With more than 20 years of industry experience, Agenbag’s research topic was inspired by a project he undertook back in 2006, whilst working as an environmental health manager at a rural municipality.

The project saw him conduct a survey in a specific region in South Africa in order to ascertain if the proper legislations were in place and if the right measures were being followed in the process of monitoring the quality of drinking water.

“I found that the legislation was in place, however fragmented, and implementation of the water quality monitoring was done in silos,” he says.

The study also found that the important role environmental health practitioners play in domestic water governance at municipal level was being overlooked, and therefore not integrated for appropriate public health prevention interventions by government.

Although the Department of Water Affairs is the custodian of water in South Africa, Agenbag says through legislation they have established water service authorities and water services providers for the physical implementation of water at municipal level.

Agenbag says the Department of Health is responsible for health, therefore the role of environmental health to monitor water quality to ensure the prevention of ill health at its origin.
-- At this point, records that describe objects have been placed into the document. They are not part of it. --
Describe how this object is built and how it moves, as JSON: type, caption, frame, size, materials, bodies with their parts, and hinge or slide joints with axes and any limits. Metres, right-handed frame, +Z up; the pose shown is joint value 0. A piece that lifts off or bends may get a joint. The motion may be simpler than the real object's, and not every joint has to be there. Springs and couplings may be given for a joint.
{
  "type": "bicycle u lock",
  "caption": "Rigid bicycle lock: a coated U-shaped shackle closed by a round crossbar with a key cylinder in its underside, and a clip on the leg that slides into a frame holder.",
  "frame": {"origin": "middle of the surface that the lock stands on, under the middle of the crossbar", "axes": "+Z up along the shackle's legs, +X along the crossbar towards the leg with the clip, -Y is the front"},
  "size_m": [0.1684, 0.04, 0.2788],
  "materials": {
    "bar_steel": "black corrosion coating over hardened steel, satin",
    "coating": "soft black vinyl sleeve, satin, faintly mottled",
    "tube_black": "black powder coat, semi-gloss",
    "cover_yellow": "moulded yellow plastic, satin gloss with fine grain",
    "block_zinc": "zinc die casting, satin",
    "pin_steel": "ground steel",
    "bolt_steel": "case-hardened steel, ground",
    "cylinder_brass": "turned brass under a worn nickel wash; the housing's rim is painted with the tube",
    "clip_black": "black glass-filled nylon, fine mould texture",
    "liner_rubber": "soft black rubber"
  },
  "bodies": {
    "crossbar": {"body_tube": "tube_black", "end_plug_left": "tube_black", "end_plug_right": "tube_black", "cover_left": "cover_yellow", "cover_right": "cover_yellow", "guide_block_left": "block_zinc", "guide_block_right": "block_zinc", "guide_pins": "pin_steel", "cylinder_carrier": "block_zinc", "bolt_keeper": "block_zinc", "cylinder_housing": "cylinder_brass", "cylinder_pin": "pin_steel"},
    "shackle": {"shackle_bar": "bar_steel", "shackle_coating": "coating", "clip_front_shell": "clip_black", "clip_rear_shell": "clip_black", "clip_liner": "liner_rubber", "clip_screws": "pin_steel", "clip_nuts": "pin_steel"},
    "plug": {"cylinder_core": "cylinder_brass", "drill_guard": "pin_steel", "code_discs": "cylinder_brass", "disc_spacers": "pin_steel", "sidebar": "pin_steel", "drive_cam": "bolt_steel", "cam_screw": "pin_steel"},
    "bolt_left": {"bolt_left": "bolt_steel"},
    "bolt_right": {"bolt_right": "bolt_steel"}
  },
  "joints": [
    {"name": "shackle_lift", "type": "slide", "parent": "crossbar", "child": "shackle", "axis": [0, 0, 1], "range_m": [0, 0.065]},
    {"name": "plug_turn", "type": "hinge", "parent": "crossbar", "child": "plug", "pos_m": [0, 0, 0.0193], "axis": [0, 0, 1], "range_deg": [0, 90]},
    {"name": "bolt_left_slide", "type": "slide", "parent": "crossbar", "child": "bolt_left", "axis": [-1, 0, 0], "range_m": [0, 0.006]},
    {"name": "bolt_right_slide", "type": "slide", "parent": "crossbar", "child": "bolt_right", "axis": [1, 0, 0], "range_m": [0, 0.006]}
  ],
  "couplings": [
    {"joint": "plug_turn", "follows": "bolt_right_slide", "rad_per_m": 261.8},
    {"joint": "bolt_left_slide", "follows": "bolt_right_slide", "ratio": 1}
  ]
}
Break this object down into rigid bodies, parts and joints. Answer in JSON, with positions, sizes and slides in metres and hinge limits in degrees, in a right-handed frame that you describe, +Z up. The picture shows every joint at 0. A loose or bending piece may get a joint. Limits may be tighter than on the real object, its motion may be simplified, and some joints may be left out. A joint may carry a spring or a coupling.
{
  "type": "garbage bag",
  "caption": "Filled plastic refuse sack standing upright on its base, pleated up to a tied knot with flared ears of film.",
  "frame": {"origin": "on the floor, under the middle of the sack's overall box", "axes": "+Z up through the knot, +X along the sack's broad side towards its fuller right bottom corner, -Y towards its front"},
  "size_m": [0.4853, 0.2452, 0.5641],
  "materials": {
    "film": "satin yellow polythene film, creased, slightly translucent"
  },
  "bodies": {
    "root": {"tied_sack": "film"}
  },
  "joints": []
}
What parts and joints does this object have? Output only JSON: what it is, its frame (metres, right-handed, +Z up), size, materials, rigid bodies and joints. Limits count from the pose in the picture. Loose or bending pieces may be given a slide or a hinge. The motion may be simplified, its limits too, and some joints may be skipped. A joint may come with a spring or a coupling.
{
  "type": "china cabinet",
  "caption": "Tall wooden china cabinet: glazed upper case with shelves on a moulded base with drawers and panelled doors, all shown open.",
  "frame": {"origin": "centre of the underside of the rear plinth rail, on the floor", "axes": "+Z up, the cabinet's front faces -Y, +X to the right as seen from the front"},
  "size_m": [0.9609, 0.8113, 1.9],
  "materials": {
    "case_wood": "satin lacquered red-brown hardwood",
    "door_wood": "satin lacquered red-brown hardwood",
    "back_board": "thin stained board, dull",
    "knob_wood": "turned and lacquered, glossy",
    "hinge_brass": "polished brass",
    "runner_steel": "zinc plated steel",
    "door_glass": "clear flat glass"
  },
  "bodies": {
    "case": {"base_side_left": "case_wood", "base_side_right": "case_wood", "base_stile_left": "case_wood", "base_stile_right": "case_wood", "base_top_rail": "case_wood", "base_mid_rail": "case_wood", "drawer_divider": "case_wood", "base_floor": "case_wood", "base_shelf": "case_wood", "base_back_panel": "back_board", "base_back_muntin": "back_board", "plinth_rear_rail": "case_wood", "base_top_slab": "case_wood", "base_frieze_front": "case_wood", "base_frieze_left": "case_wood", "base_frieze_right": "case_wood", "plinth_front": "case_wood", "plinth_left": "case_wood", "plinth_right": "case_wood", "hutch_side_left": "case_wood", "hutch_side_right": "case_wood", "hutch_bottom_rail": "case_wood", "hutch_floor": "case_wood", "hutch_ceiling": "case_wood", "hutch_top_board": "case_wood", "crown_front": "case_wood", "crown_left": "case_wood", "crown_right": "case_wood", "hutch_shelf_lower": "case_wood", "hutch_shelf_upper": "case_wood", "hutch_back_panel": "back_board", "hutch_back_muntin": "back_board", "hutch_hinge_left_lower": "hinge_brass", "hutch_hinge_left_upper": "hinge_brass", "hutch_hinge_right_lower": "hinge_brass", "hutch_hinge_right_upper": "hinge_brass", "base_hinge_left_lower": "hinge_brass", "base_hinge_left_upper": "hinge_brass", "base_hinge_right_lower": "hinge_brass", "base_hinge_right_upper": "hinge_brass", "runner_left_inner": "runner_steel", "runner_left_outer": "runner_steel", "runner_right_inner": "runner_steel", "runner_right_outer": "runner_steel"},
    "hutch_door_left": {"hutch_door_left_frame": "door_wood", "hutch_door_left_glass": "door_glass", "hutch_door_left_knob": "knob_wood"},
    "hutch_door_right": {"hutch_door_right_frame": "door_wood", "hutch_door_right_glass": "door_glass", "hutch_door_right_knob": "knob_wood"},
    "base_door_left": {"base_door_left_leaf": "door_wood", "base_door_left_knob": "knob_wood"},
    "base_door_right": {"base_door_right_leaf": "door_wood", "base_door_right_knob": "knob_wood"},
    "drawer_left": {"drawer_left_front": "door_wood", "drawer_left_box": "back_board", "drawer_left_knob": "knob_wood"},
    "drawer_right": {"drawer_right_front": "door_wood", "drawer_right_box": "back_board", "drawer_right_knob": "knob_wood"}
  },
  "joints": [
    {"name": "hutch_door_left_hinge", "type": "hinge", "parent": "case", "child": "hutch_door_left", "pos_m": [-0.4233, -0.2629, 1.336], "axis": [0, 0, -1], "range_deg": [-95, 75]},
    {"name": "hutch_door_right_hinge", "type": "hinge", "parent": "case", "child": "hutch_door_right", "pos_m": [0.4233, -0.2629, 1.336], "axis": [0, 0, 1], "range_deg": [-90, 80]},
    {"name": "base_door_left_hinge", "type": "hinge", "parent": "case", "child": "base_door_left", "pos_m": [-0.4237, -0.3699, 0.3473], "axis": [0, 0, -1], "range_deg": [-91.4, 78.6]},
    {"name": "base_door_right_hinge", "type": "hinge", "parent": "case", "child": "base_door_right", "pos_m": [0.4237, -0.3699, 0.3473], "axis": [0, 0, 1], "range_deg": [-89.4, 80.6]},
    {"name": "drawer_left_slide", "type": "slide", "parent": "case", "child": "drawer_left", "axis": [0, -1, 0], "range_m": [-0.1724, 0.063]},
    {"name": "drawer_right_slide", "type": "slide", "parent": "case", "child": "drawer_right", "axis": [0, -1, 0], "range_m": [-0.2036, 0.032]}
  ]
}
Government has also introduced the Blue Drop System (BDS), as an incentive and monitoring scheme that encourages municipalities to improve the quality and availability of domestic water in the areas they are responsible for.

“However, the BDS focusses on water systems that does not cover all communities, in particular in rural communities that are significantly still exposed to unprotected water sources,” he says.

Agenbag says it is vital that municipal health services are aligned to the legislation that has been set by Water Affairs, to ensure the proper governance of domestic water.

“I hope that this study will lead to a legislative change and a model for integrating water quality management,” he says.